Count and remove duplicates in keys while preserving values

I have collated some data and made them into a dictionary as follows:
gen_dict = {
"item_C_v001" : "jack",
"item_C_v002" : "kris",
"item_A_v003" : "john",
"item_B_v006" : "peter",
"item_A_v005" : "john",
"item_A_v004" : "dave"
}
I am trying to print out the results in the following format:
Item Name | No. of Vers. | User
item_A | 3 | dave, john
item_B | 1 | peter
item_C | 2 | jack, kris
where it will tabulates similar versions into 1 line, while counting how many versions there are and at the same time, stating the user names..
I am having trouble of integrating in the user names. I used the set() command, and that seems to apply for all my 3 rows of output.
Even so, while my 'Item Name' and 'no. of Vers.' column does seems correct, are there any ways in which I can check if the number of versions it found does adhere to the name? It is possible for me to count it manually if I have a small data but what if I got big data?
strip_ver_list = []
user_list = []
for item_name, user in gen_dict.iteritems():
# Strip out the version digits
strip_ver = item_name[:-3]
strip_ver_list.append(strip_ver)
user_list.append(user)
# This will count and remove the duplicates
versions_num = dict((duplicate, strip_ver_list.count(duplicate)) for duplicate in strip_ver_list)
for name, num in sorted(versions_num.iteritems()):
print "Version Name : {0}\nNo. of Versions : {1}\nUsers : {2}".format(name, num, set(user_list))
This is the ouput I have gotten:
Item Name | No. of Vers. | User
item_A | 3 | set(['dave', 'john', 'jack', 'kris', 'peter'])
item_B | 1 | set(['dave', 'john', 'jack', 'kris', 'peter'])
item_C | 2 | set(['dave', 'john', 'jack', 'kris', 'peter'])
This is the only method I can think up of.. But if there are any other viable methods to get around this, please do share with me
I would use a defaultdict to aggregate the data. Roughly:
>>> from collections import defaultdict
>>> gen_dict = {
... "item_C_v001" : "jack",
... "item_C_v002" : "kris",
... "item_A_v003" : "john",
... "item_B_v006" : "peter",
... "item_A_v005" : "john",
... "item_A_v004" : "dave"
... }
Now ...
>>> versions_num = defaultdict(lambda:dict(versions=set(), users = set()))
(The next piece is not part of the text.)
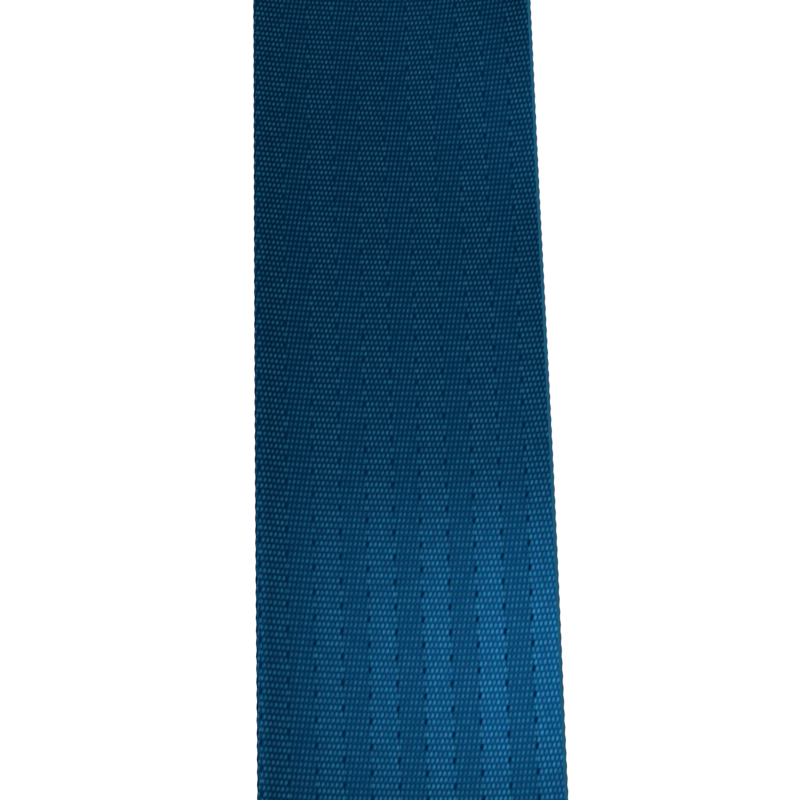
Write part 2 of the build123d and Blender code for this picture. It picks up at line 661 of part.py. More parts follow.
def main():
    os.makedirs("parts", exist_ok=True)
    save("base_pad", base_pad(), BLACK)
    save("base_plate", base_plate(), STEEL)
    save("housing", housing(), ALUMINIUM)
    save("housing_screws", housing_screws(), BLACK)
    save("fixed_tongue_rivets", fixed_tongue_rivets(), STEEL)
    save("cam_hub", cam_hub(), STEEL)
    save("latch_plate", latch_plate(), STEEL)
    save("return_spring", return_spring(), STEEL)
    save("release_knob", release_knob(), BLACK)
    save("knob_screw", knob_screw(), BLACK)
    for name, belt in BELTS.items():
        pieces = {"tongue": (tongue(name == FIXED_BELT), STEEL)}
        if name in ADJUSTED_BELTS:
            pieces["front_loop"] = (front_loop(), BLUE)
            pieces["adjuster_frame"] = (adjuster_frame(), BLACK)
            pieces["grip_bar"] = (grip_bar(), STEEL)
            pieces["grip_wrap"] = (grip_wrap(), BLUE)
            pieces["webbing"] = (webbing(belt), BLUE)
        else:
            pieces["webbing"] = (crotch_webbing(belt), BLUE)
        pieces["slide"] = (slide(belt), BLACK)
        pieces["bracket"] = (bracket(belt), STEEL)
        for piece, (shape, colour) in pieces.items():
            solids = [turned(solid, belt["heading"]) for solid in solids_of(shape)]
            save(f"{name}_{piece}", solids, colour)


main()
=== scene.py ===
"""Webbing, sewing, finishes and stage for a five-point racing harness, laid round its packed frame."""

import json
from bisect import bisect_right
from math import atan2, ceil, cos, hypot, pi, radians, sin, sqrt, tan

import bmesh
import bpy
from bpy.props import FloatProperty, FloatVectorProperty, IntProperty, PointerProperty
from mathutils import Matrix, Vector


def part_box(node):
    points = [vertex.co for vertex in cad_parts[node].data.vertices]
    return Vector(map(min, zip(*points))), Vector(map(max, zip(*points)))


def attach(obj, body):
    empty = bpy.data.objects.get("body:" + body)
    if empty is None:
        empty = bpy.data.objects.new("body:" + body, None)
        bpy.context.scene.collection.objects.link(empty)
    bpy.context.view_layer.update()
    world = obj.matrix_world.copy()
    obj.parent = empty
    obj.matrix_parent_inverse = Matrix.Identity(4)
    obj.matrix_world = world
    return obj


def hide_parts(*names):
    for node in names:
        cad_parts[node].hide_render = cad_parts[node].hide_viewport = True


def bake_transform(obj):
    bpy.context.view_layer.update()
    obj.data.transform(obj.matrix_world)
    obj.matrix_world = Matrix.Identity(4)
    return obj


bl_info = {
    "name": "Racing Harness",
    "version": (1, 0, 0),
    "blender": (4, 5, 0),
    "location": "3D View > Sidebar > Harness",
    "description": "Lays woven webbing, sewing and finishes round a five-point racing harness",
    "category": "Object",
}

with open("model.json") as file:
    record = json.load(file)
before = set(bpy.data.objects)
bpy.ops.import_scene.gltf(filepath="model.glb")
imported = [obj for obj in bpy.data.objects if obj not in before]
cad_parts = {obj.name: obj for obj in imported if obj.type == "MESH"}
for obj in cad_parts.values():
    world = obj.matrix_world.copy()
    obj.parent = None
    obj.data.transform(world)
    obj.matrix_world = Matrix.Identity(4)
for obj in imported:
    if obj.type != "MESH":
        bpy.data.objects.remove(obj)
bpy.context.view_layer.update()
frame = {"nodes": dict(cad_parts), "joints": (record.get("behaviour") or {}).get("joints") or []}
JOINTS = {joint["name"]: joint for joint in frame["joints"]}
MM = 0.001
WEAVE_MAP = "weave"

# ---- how the webbing lies, in a belt's own upright plane ----
# The grip bar, crossbar, wrap and tail are placed from the adjuster's front bar, and the hump's foot and
# top from the slide's middle.
LAYER_GAP = 0.15 * MM
LOWER_Z = 0.85 * MM
SOFT_BEND = 8 * MM
GRIP_X = 22 * MM
GRIP_Z = 6.2 * MM
CROSSBAR_X = 36 * MM
CROSSBAR_LEVEL = 1 * MM
OVER_CROSSBAR_Z = 7.55 * MM
WRAP_END = 50 * MM
TAIL_LENGTHS = {"shoulder": 150 * MM, "lap": 80 * MM}
TAIL_START = 52 * MM
TAIL_LEVEL = 6 * MM
TAIL_DROP = 80 * MM
HEM_LENGTH = 28 * MM
HEM_BEND = 0.84 * MM
SLIDE_TOP = 5.9 * MM
SLIDE_CLEARANCE = 0.1 * MM
HUMP_FOOT = 11.5 * MM
HUMP_TOP = 5 * MM
HUMP_BEND = 2 * MM
RETURN_LENGTH = 50 * MM
END_FADE = 28 * MM
LOOP_FADE = 28 * MM
SEWN_LENGTH = 50 * MM
EYE_RADIUS = 5.25 * MM
EYE_BEND = 0.9 * EYE_RADIUS
EYE_TO_SEAM = 1.4 * END_FADE
# The share of a bar's radius that the webbing's corners round it are bent to.
BAR_BEND = 0.95
# How much further out the returning layer bends at the slide, as a share of a layer's height.
RETURN_SPREAD = 0.38

# ---- how a shoulder belt's bare stretch leaves the floor, by places along the belt ----
CREST = 488 * MM
CREST_NEAR = 100 * MM
CREST_FAR = 186 * MM
CUP_START = 385 * MM
CUP_FADE_IN = 95 * MM
CUP_END = 636 * MM
CUP_FADE_OUT = 40 * MM
# The share of the cup that is curl close to the edges.
EDGE_CURL = 0.25
LIFT_REACH = 75 * MM
LIFT_CURVE = 1.2

# ---- how the strips and seams are shaped ----
# The share of the webbing's thickness that each rounded corner of its selvedge takes.
SELVEDGE_ROUND = 0.42
SELVEDGE_BAND = 0.3 * MM
SAME_PLACE = 0.1 * MM
# Half a stitch's length, as a share of the stitches' spacing.
HALF_STITCH = 0.46
LOOP_SEAM = 13 * MM
LOOP_JOINT = 0.5 * MM
SEAM_INSET = 5 * MM
HEM_INSET = 4 * MM

# ---- two pairs of places along a strap, from the adjuster's front bar, that are worked out and not used ----
STRAP_BLEND = (WRAP_END + 6 * MM, WRAP_END + 70 * MM)
TURN_BLEND = (GRIP_X + 5 * MM, WRAP_END - 2 * MM)

# ---- the weave's warp floats, in shares of a pick and of the floats' spacing ----
TWILL_REPEAT = 4
FLOAT_LEAN = 0.3
FLOAT_HALF_WIDE = 0.5
FLOAT_HALF_TALL = 0.6
FLOAT_OVERLAP = 0.1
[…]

>>> for item_name, user in gen_dict.items():
... strip_ver = item_name[:-5]
... version_num = item_name[-3:]
... versions_num[strip_ver]['versions'].add(version_num)
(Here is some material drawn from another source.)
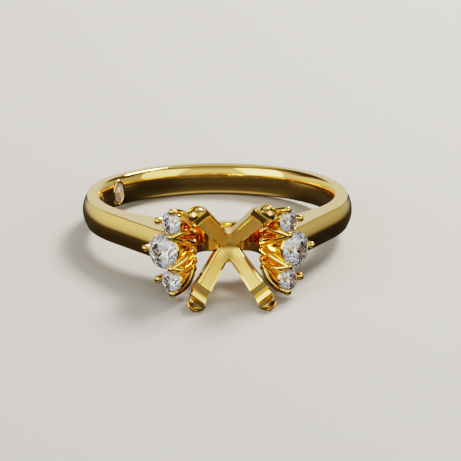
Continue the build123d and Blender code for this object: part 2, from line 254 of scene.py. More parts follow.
def bandStations():
    # each station is an angle round the hole, a point on the outline, the outline's outward
    # direction there and how much of the outer dome it has
    bendCentre = roundTheHole(bandRadius - band["bendRadius"], band["bendStart"])
    lineOut = roundTheHole(1, band["lineAngle"])
    lineEnd = bendCentre + lineOut * band["bendRadius"]
    run = roundTheHole(-1, band["lineAngle"] + 90)
    seatPoint = clusterCentre - tableNormal * cluster["seatDepth"]
    travel = (seatPoint - lineEnd).dot(tableNormal) / run.dot(tableNormal)
    seatOuter = lineEnd + run * travel
    seatInner = seatPoint - clusterOut * cluster["inward"]
    baseInner = clusterCentre - tableNormal * cluster["baseDepth"] - clusterOut * band["baseInward"]
    foot = roundTheHole(bandRadius, band["bridgeAngle"])
    control = Vector((*band["archControl"], 0))
    stations = []
    for step in range(band["bridgeSteps"]):
        angle = band["bridgeAngle"] * step / band["bridgeSteps"]
        stations.append((angle, roundTheHole(bandRadius, angle), roundTheHole(1, angle), 0.0))
    for step in range(band["archSteps"]):
        share = step / band["archSteps"]
        angle = band["bridgeAngle"] + (band["archEndAngle"] - band["bridgeAngle"]) * share
        point = archPoint(foot, control, baseInner, share)
        run = (control - foot).lerp(baseInner - control, share)
        stations.append((angle, point, Vector((run.y, -run.x, 0)).normalized(), 0.0))
    # the arch ends in a sharp corner inside the basket, where the rounding is mitred
    run = baseInner - control
    archOut = Vector((run.y, -run.x, 0)).normalized()
    mitre = (archOut + tableNormal) / (1 + archOut.dot(tableNormal))
    for start, end, first, last, steps in (
        (baseInner, seatInner, band["archEndAngle"], band["seatAngle"], band["baseSteps"]),
        (seatInner, seatOuter, band["seatAngle"], band["shoulderAngle"], band["seatSteps"]),
    ):
        for step in range(steps):
            share = step / steps
            out = mitre if start is baseInner and step == 0 else tableNormal
            stations.append((first + (last - first) * share, start.lerp(end, share), out, 0.0))
    first = band["shoulderAngle"]
    last = math.degrees(math.atan2(lineEnd.x, -lineEnd.y))
    for step in range(band["shoulderSteps"]):
        share = step / band["shoulderSteps"]
        stations.append((first + (last - first) * share, seatOuter.lerp(lineEnd, share), lineOut, 1.0))
    bend = math.radians(band["bendStart"] - band["lineAngle"])
    for step in range(band["bendSteps"]):
        share = step / band["bendSteps"]
        out = roundTheHole(1, band["lineAngle"] + math.degrees(bend) * share)
        point = bendCentre + out * band["bendRadius"]
        angle = math.degrees(math.atan2(point.x, -point.y))
        stations.append((angle, point, out, 1.0))
    for step in range(band["backSteps"] + 1):
        angle = band["bendStart"] + (180 - band["bendStart"]) * step / band["backSteps"]
        stations.append((angle, roundTheHole(bandRadius, angle), roundTheHole(1, angle), 1.0))
    return stations


def bandSection(bm):
    # a rectangle standing on the hole's wall, its corners rounded and its outside domed
    half = band["halfWidth"]
    corners = [bm.verts.new((0, -reach, level)) for reach, level in (
        (holeRadius, -half), (bandRadius, -half), (bandRadius, half), (holeRadius, half))]
    bm.faces.new(corners)
    inner = [corners[0], corners[3]]
    outer = [corners[1], corners[2]]
    bmesh.ops.bevel(bm, geom=inner, offset=band["innerRound"], offset_type="OFFSET",
                    segments=band["innerSegments"], profile=0.5, affect="VERTICES", material=-1)
    # the finger side is rounded over nearly its whole height, for comfort
    stretch = band["comfortHeight"] / band["innerRound"]
    for corner in bm.verts:
        if corner.co.y > -holeRadius - band["innerRound"] - mergeGap:
            level = half - (half - abs(corner.co.z)) * stretch
            corner.co.z = math.copysign(level, corner.co.z)
    bmesh.ops.bevel(bm, geom=outer, offset=band["edgeRound"], offset_type="OFFSET",
                    segments=band["edgeSegments"], profile=0.5, affect="VERTICES", material=-1)
    topEdge = [edge for edge in bm.edges
               if all(abs(corner.co.y + bandRadius) < mergeGap for corner in edge.verts)]
    bmesh.ops.subdivide_edges(bm, edges=topEdge, cuts=band["domeCuts"])
    flat = half - band["edgeRound"]
    for corner in bm.verts:
        if abs(corner.co.y + bandRadius) < mergeGap:
            corner.co.y -= band["domeRise"] * (1 - (corner.co.z / flat) ** 2)
    bmesh.ops.delete(bm, geom=list(bm.faces), context="FACES_ONLY")
    return list(bm.edges)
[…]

... versions_num[strip_ver]['users'].add(user)
...
Finally,
>>> for item, data in versions_num.items():
... print("Item {} \tno. of Versions: {}\tUsers:{}".format(item, len(data['versions']), ",".join(data['users'])))
...
Item item_B no. of Versions: 1 Users:peter
Item item_A no. of Versions: 3 Users:john,dave
Item item_C no. of Versions: 2 Users:kris,jack
>>>
And if you want it sorted:
>>> for item, data in sorted(versions_num.items()):
... print("Item {} \tno. of Versions: {}\tUsers:{}".format(item, len(data['versions']), ",".join(data['users'])))
...
Item item_A no. of Versions: 3 Users:john,dave
Item item_B no. of Versions: 1 Users:peter
Item item_C no. of Versions: 2 Users:kris,jack
You need to group the lists by the item name and extract the users from each group, otherwise the user_list will always be a global list of users:
from itertools import groupby
# split the item_version
sorted_ver_num = sorted(k.rsplit("_", 1) + [v] for k, v in gen_dict.items())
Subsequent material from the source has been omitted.